Keep only the lines from the top of the listing through the one with "coffer_bevel = 48", and reproduce them unaltered.

++++ Given information

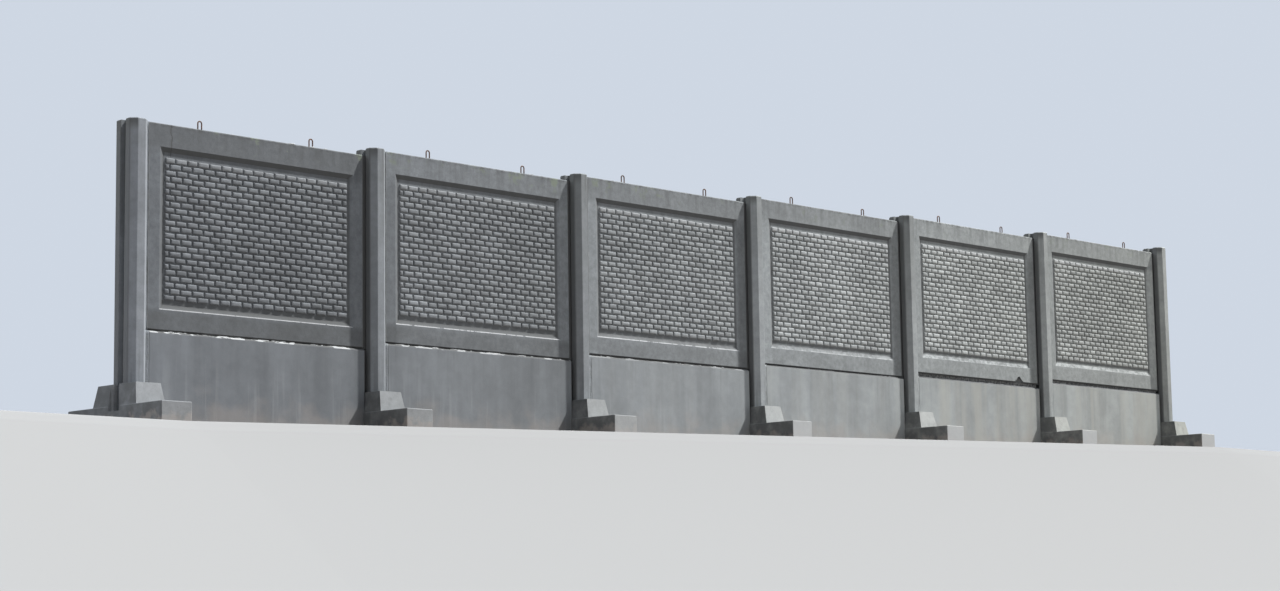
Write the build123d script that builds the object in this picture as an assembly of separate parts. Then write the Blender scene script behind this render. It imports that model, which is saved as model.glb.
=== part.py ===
from build123d import *
import os

# Precast concrete wall: posts, stepped socket footings, plinth panels, mortar beds and coffered upper panels
# +X runs along the wall, -Y is its coffered front, +Z is up; millimetres

# The run of bays, which climbs to +X in equal steps
bay_count = 6
bay_length = 3000
bay_step = 80

# Panels, thinned at both ends to tongues that stand in the slots of the posts
panel_thickness = 120
plinth_thickness = 180
tongue_thickness = 70
tongue_show = 55
upper_height = 2050
seam_height = 950
panel_end_gap = 10
ground_gap = 30

# Mortar beds between the plinth and upper panels, one height for each bay
bed_heights = [8, 8, 12, 10, 50, 40]
bed_recess = 28

# Arrises of the panels
top_arris = 10
seam_arris = 16
foot_arris = 10

# Coffer in the front face of an upper panel
coffer_side_margin = 130
coffer_top_margin = 230
coffer_bottom_margin = 210
coffer_depth = 22
coffer_bevel = 48

# Posts
post_width = 210
post_projection = 110
post_chamfer = 60
post_top_arris = 10
slot_depth = 60
slot_clearance = 5
slot_draft = 4

# Footings: a low toe block to both sides, with a battered pedestal on it
toe_width = 350
toe_height = 200
toe_projection = 420
toe_arris = 6
pedestal_height = 210
pedestal_projection = 300
pedestal_batter = 46
pedestal_side_batter = 26
socket_floor = 150
socket_clearance = 4
saddle_height = 150
notch_clearance = 12
cheek_clearance = 12

# Lifting loops, bent from round bar and cast into the top edge
loop_spacing = 1400
loop_width = 60
loop_height = 100
loop_bar = 14
loop_sides = 10
loop_embed = 90
loop_clearance = 0.5

# Sizes that follow from the ones above
panel_face = panel_thickness / 2
slot_floor_x = post_width / 2 - slot_depth
slot_half = tongue_thickness / 2 + slot_clearance
post_half_depth = panel_face + post_projection
post_height = seam_height + upper_height - socket_floor
tongue_end_x = slot_floor_x + panel_end_gap
tongue_root_x = post_width / 2 + tongue_show
panel_length = bay_length - 2 * tongue_end_x
body_length = bay_length - 2 * tongue_root_x
pedestal_half_depth = panel_face + pedestal_projection
toe_half_depth = pedestal_half_depth + toe_projection
notch_length = toe_width / 2 + notch_clearance - tongue_end_x
notch_height = saddle_height - ground_gap

os.makedirs("parts", exist_ok=True)


def post_x(index):
    """Centre of a post, counted from 0 at the low end."""
    return (index - bay_count / 2) * bay_length


def bay_x(index):
    """Centre of a bay, counted from 0 at the low end."""
    return post_x(index) + bay_length / 2


def level(index):
    """Height of the finished ground at a post, and through the bay on its +X side."""
    return index * bay_step


def post_outline(clearance=0):
    """Plan of a post without its slots, grown by a clearance."""
    width = post_width + 2 * clearance
    depth = 2 * (post_half_depth + clearance)
    return chamfer(Rectangle(width, depth).vertices(), post_chamfer)


def slot_plan(mouth_x):
    """Plan of the two drafted panel slots, open to the sides as far as mouth_x."""
    wide = slot_half + slot_draft
    lip_x = post_width / 2
    points = [
        (slot_floor_x, -slot_half),
        (lip_x, -wide),
        (mouth_x, -wide),
        (mouth_x, wide),
        (lip_x, wide),
        (slot_floor_x, slot_half),
    ]
    right = make_face(Polyline(*points, close=True))
    return right + mirror(right, Plane.YZ)


def make_post():
    """One post with its foot at z = 0."""
    body = extrude(post_outline(), post_height)
    top_edges = body.faces().sort_by(Axis.Z)[-1].edges()
    body = chamfer(top_edges, post_top_arris)
    slots = extrude(slot_plan(post_width), post_height)
    return body - slots


def make_footing(ground):
    """One footing that stands on z = 0, for finished ground at the height given."""
    toe_top = ground + toe_height
    pedestal_top = toe_top + pedestal_height
    toe = Pos(0, 0, toe_top / 2) * Box(toe_width, 2 * toe_half_depth, toe_top)
    upright = toe.edges().filter_by(Axis.Z)
    upper = toe.faces().sort_by(Axis.Z)[-1].edges()
    toe = chamfer(upright + upper, toe_arris)
    base = Rectangle(toe_width - 2 * toe_arris, 2 * pedestal_half_depth)
    head_width = toe_width - 2 * (toe_arris + pedestal_side_batter)
    head = Rectangle(head_width, 2 * (pedestal_half_depth - pedestal_batter))
    pedestal = loft([Pos(0, 0, toe_top) * base, Pos(0, 0, pedestal_top) * head])
    post_seat = ground + socket_floor
    socket_sketch = Pos(0, 0, post_seat) * post_outline(socket_clearance)
    socket = extrude(socket_sketch, pedestal_top - post_seat)
    slot_sketch = Pos(0, 0, saddle_height) * slot_plan(toe_width)
    slots = extrude(slot_sketch, pedestal_top - saddle_height)
    footing = toe + pedestal - socket - slots
    cheek_height = pedestal_top - saddle_height
    cheek_gap = Box(toe_width, plinth_thickness + 2 * slot_clearance, cheek_height)
    cheek_x = tongue_root_x - cheek_clearance + toe_width / 2
    cheek_z = saddle_height + cheek_height / 2
    footing -= Pos(cheek_x, 0, cheek_z) * cheek_gap
    return footing - Pos(-cheek_x, 0, cheek_z) * cheek_gap


def panel_blank(thickness, height, lower_arris, upper_arris):
    """A plain panel on z = 0 with its long arrises taken off and a tongue at each end."""
    half = thickness / 2
    points = [
        (-half + lower_arris, 0),
        (half - lower_arris, 0),
        (half, lower_arris),
        (half, height - upper_arris),
        (half - upper_arris, height),
        (-half + upper_arris, height),
        (-half, height - upper_arris),
        (-half, lower_arris),
    ]
    section = Plane.YZ * make_face(Polyline(*points, close=True))
    body = extrude(section, body_length / 2, both=True)
    return body + Pos(0, 0, height / 2) * Box(panel_length, tongue_thickness, height)


def upright_rectangle(width, bottom, top, y):
    """A rectangle in the plane of the wall, centred on x = 0."""
    plane = Plane((0, y, (bottom + top) / 2), x_dir=(1, 0, 0), z_dir=(0, -1, 0))
    return plane * Rectangle(width, top - bottom)


def make_coffer():
    """The bevelled recess that the relief of an upper panel lies in."""
    width = body_length - 2 * coffer_side_margin
    bottom = coffer_bottom_margin
    top = upper_height - coffer_top_margin
    mouth = upright_rectangle(width, bottom, top, -panel_face)
    field_y = coffer_depth - panel_face
    field_width = width - 2 * coffer_bevel
    field = upright_rectangle(field_width, bottom + coffer_bevel, top - coffer_bevel, field_y)
    return loft([mouth, field])


def loop_places():
    """Centres of the two lifting loops of a panel, along the wall."""
    return [-loop_spacing / 2, loop_spacing / 2]


def make_upper_panel():
    """One upper panel with its foot at z = 0."""
    panel = panel_blank(panel_thickness, upper_height, seam_arris, top_arris) - make_coffer()
    radius = loop_bar / 2 + loop_clearance
    bore = Pos(0, 0, upper_height - loop_embed / 2) * Cylinder(radius, loop_embed)
    leg = (loop_width - loop_bar) / 2
    for centre in loop_places():
        panel -= Pos(centre - leg, 0, 0) * bore
        panel -= Pos(centre + leg, 0, 0) * bore
    return panel


def make_plinth_panel(top):
    """One plinth panel, notched at its lower ends to sit on the saddles of two footings."""
    height = top - ground_gap
    panel = Pos(0, 0, ground_gap) * panel_blank(plinth_thickness, height, foot_arris, seam_arris)
    notch = Box(notch_length, plinth_thickness, notch_height)
    notch_x = (panel_length - notch_length) / 2
    notch_z = ground_gap + notch_height / 2
    panel -= Pos(-notch_x, 0, notch_z) * notch
    return panel - Pos(notch_x, 0, notch_z) * notch


def make_bed(height):
    """One mortar bed with its foot at z = 0, set back from both faces of the upper panel."""
    return Pos(0, 0, height / 2) * Box(body_length, panel_thickness - 2 * bed_recess, height)


def make_loop():
    """One lifting loop whose legs reach down into the panel below z = 0."""
    leg = (loop_width - loop_bar) / 2
    bend = loop_height - loop_bar / 2 - leg
    left = Line((-leg, 0, -loop_embed), (-leg, 0, bend))
    crown = ThreePointArc((-leg, 0, bend), (0, 0, bend + leg), (leg, 0, bend))
    right = Line((leg, 0, bend), (leg, 0, -loop_embed))
    foot = Plane((-leg, 0, -loop_embed), z_dir=(0, 0, 1))
    section = foot * RegularPolygon(loop_bar / 2, loop_sides)
    return sweep(section, left + crown + right)


post = make_post()
upper_panel = make_upper_panel()
loop = make_loop()

for index in range(bay_count + 1):
    name = index + 1
    ground = level(index)
    placed_post = Pos(post_x(index), 0, ground + socket_floor) * post
    export_step(placed_post, f"parts/post_{name}.step")
    footing = Pos(post_x(index), 0, 0) * make_footing(ground)
    export_step(footing, f"parts/footing_{name}.step")

for index in range(bay_count):
    name = index + 1
    centre = bay_x(index)
    seam = level(index) + seam_height
    bed_foot = seam - bed_heights[index]
    plinth_panel = Pos(centre, 0, 0) * make_plinth_panel(bed_foot)
    export_step(plinth_panel, f"parts/plinth_panel_{name}.step")
    bed = Pos(centre, 0, bed_foot) * make_bed(bed_heights[index])
    export_step(bed, f"parts/mortar_bed_{name}.step")
    placed_panel = Pos(centre, 0, seam) * upper_panel
    export_step(placed_panel, f"parts/upper_panel_{name}.step")
    top = seam + upper_height
    loops = Compound([Pos(centre + place, 0, top) * loop for place in loop_places()])
    export_step(loops, f"parts/lifting_loops_{name}.step")
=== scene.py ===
import math
import random

import bpy
import numpy as np
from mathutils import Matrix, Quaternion, Vector, noise


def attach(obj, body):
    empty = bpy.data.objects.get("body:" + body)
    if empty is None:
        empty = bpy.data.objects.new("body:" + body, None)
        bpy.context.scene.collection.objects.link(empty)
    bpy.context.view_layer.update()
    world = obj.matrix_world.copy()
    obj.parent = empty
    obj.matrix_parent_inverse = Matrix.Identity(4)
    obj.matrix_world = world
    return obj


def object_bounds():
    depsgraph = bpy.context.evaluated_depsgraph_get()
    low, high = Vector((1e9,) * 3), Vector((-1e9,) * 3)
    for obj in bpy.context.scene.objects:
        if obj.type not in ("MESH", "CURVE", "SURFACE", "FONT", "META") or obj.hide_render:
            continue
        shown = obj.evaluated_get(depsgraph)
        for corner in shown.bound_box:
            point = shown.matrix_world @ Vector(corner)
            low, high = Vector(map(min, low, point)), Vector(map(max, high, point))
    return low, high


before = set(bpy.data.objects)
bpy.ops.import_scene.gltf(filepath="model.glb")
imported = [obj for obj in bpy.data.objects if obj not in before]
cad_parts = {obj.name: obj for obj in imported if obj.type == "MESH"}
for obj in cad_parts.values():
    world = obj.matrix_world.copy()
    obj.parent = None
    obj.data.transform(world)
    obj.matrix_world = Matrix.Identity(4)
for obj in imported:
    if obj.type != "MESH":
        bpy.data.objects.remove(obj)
cad_low, cad_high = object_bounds()

# The run of bays, in metres
BAYS = 6
BAY = 3.0
STEP = 0.08
RUN_START = -BAY * BAYS / 2
SEAM_HEIGHT = 0.95
WALL_HEIGHT = 3.0
BED_HEIGHTS = (0.008, 0.008, 0.012, 0.010, 0.050, 0.040)
LOOP_PLACES = (-0.7, 0.7)

# Faces of the castings, measured from the wall's middle plane
PANEL_FACE = -0.06
PLINTH_FACE = -0.09
TONGUE_FACE = -0.035
FIELD_Y = -0.038

# Places beside a post, measured from its centre, and heights on its footing
POST_SIDE = 0.105
PANEL_END = 0.160
TOE_TOP = 0.20
PEDESTAL_TOP = 0.412

# The brick relief that is cast in the coffer's field, with heights from the panel's foot
RELIEF_WIDTH = 2.296
RELIEF_FOOT = 0.304
RELIEF_TOP = 1.722
COURSES = 23
BRICKS_PER_COURSE = 17
JOINT = 0.010
UPRIGHT_JOINT = 0.015
SHORTEST_BRICK = 0.04

# Depths of a brick: how far it stands out, what is kept back for lean and skin, its bulge, its sunk back
BRICK_PROUD = 0.017
BRICK_ROOM = 0.003
BRICK_BULGE = 0.0015
BRICK_SINK = 0.001

# Grid of a brick's face: lines over its rounded edges, as parts of the rounding, and spans between
BRICK_ROUND = 0.011
ROUND_LINES = (0, 0.2, 0.55, 1)
BRICK_SPAN = 0.028
UPWARD_SPANS = 3

# How much the bricks differ from one another
END_SPREAD = 0.010
FOOT_SPREAD = 0.002
LENGTH_SPREAD = 0.003
HEIGHT_SPREAD = (-0.004, 0.0025)
LEAN_UPWARD = (-0.045, 0.050)
LEAN_ALONG = 0.014
PROUD_SPREAD = 0.0015
TONE_SPREAD = (0.80, 1.14)

# Rough skin of a brick: coarse grains a metre along and upward, and finer ones, and how far they stand out
BRICK_GRAINS = (38, 60)
COARSE_SKIN = 0.0022
TIMES_FINER = 2.7
FINE_SKIN = 0.0010

# Mortar in the upright joints beside the posts: its gaps, its grid and hollow, and its rough skin
MORTAR_BACK = 0.002
MORTAR_TOP_GAP = 0.012
HAIR = 0.0005
STRIP_COLUMNS = 5
STRIP_ROW = 0.03
STRIP_HOLLOW = 0.0015
STRIP_COARSE_GRAINS = (30, 14)
STRIP_COARSE_SKIN = 0.002
STRIP_FINE_GRAINS = (90, 60)
STRIP_FINE_SKIN = 0.001

# Lumps of mortar on the seam of each bay, and as many of laitance on its top edge
CRUMBS = (20, 16, 12, 8, 8, 8)
CRUMB_LENGTHS = (0.012, 0.02, 0.035, 0.05, 0.075)
CRUMB_DEPTHS = (0.004, 0.007)
CRUMB_HEIGHTS = (0.003, 0.006)
CRUMB_OUT = (0.002, 0.010)
CRUMB_LIFT = 0.001
SEAM_REACH = 1.22
LAITANCE_SIZES = ((0.012, 0.045), (0.006, 0.014), (0.003, 0.009))
LAITANCE_ACROSS = (-0.045, 0.035)
LOOP_SPREAD = 0.22
TOP_REACH = 1.25

# Shape of one lump
LUMP_RING = 0.012
FEWEST_RINGS = 5
LUMP_SIDES = 7
LUMP_BLUNT = 0.7
LUMP_GRAINS = 45
LUMP_ROUGH = 0.75

# Starts of the random draws, and the range that the place of a noise is drawn from
BRICK_DRAWS = 7
CRUMB_DRAWS = 40
JOINT_DRAWS = 80
CHIP_DRAWS = 5
NOISE_REACH = 50

# Rounding of the cast edges
WELD_REACH = 0.0002
ARRIS_ROUND = 0.004
ARRIS_SEGMENTS = 2
ARRIS_ANGLE = math.radians(20)

# Chipped place at the foot of a panel
CHIPPED_PANEL = "upper_panel_5"
CHIP_PLACE = (5.42, -0.066, 1.262)
CHIP_REACH = (0.095, 0.042, 0.080)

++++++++

> Completed exercise:
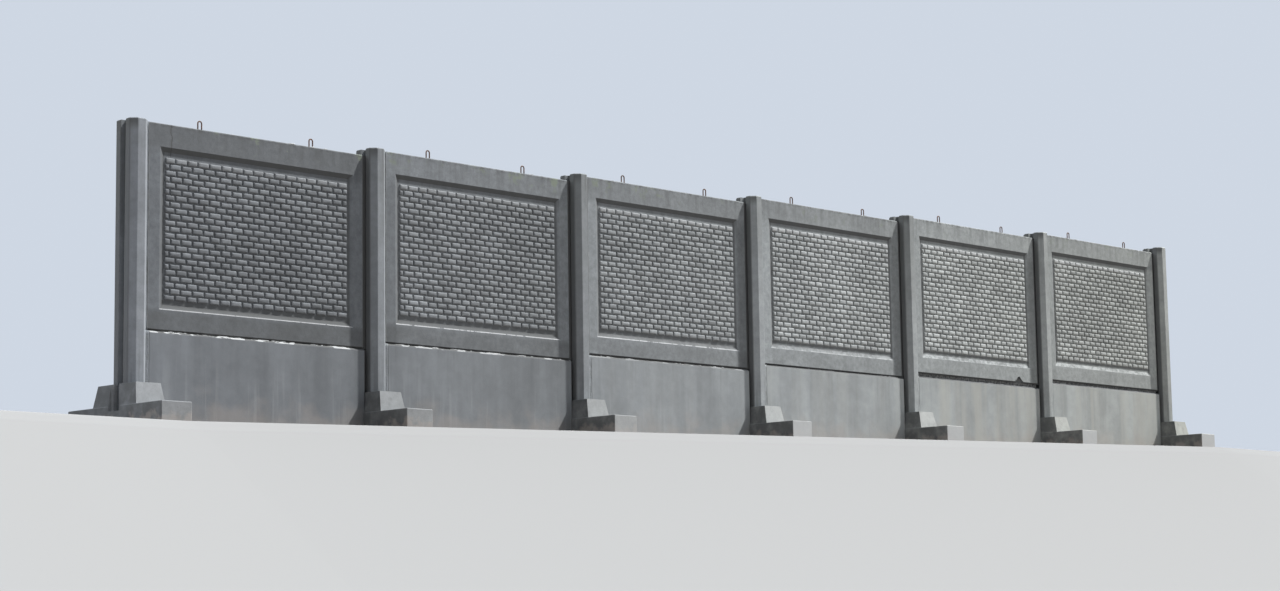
Write the build123d script that builds the object in this picture as an assembly of separate parts. Then write the Blender scene script behind this render. It imports that model, which is saved as model.glb.
=== part.py ===
from build123d import *
import os

# Precast concrete wall: posts, stepped socket footings, plinth panels, mortar beds and coffered upper panels
# +X runs along the wall, -Y is its coffered front, +Z is up; millimetres

# The run of bays, which climbs to +X in equal steps
bay_count = 6
bay_length = 3000
bay_step = 80

# Panels, thinned at both ends to tongues that stand in the slots of the posts
panel_thickness = 120
plinth_thickness = 180
tongue_thickness = 70
tongue_show = 55
upper_height = 2050
seam_height = 950
panel_end_gap = 10
ground_gap = 30

# Mortar beds between the plinth and upper panels, one height for each bay
bed_heights = [8, 8, 12, 10, 50, 40]
bed_recess = 28

# Arrises of the panels
top_arris = 10
seam_arris = 16
foot_arris = 10

# Coffer in the front face of an upper panel
coffer_side_margin = 130
coffer_top_margin = 230
coffer_bottom_margin = 210
coffer_depth = 22
coffer_bevel = 48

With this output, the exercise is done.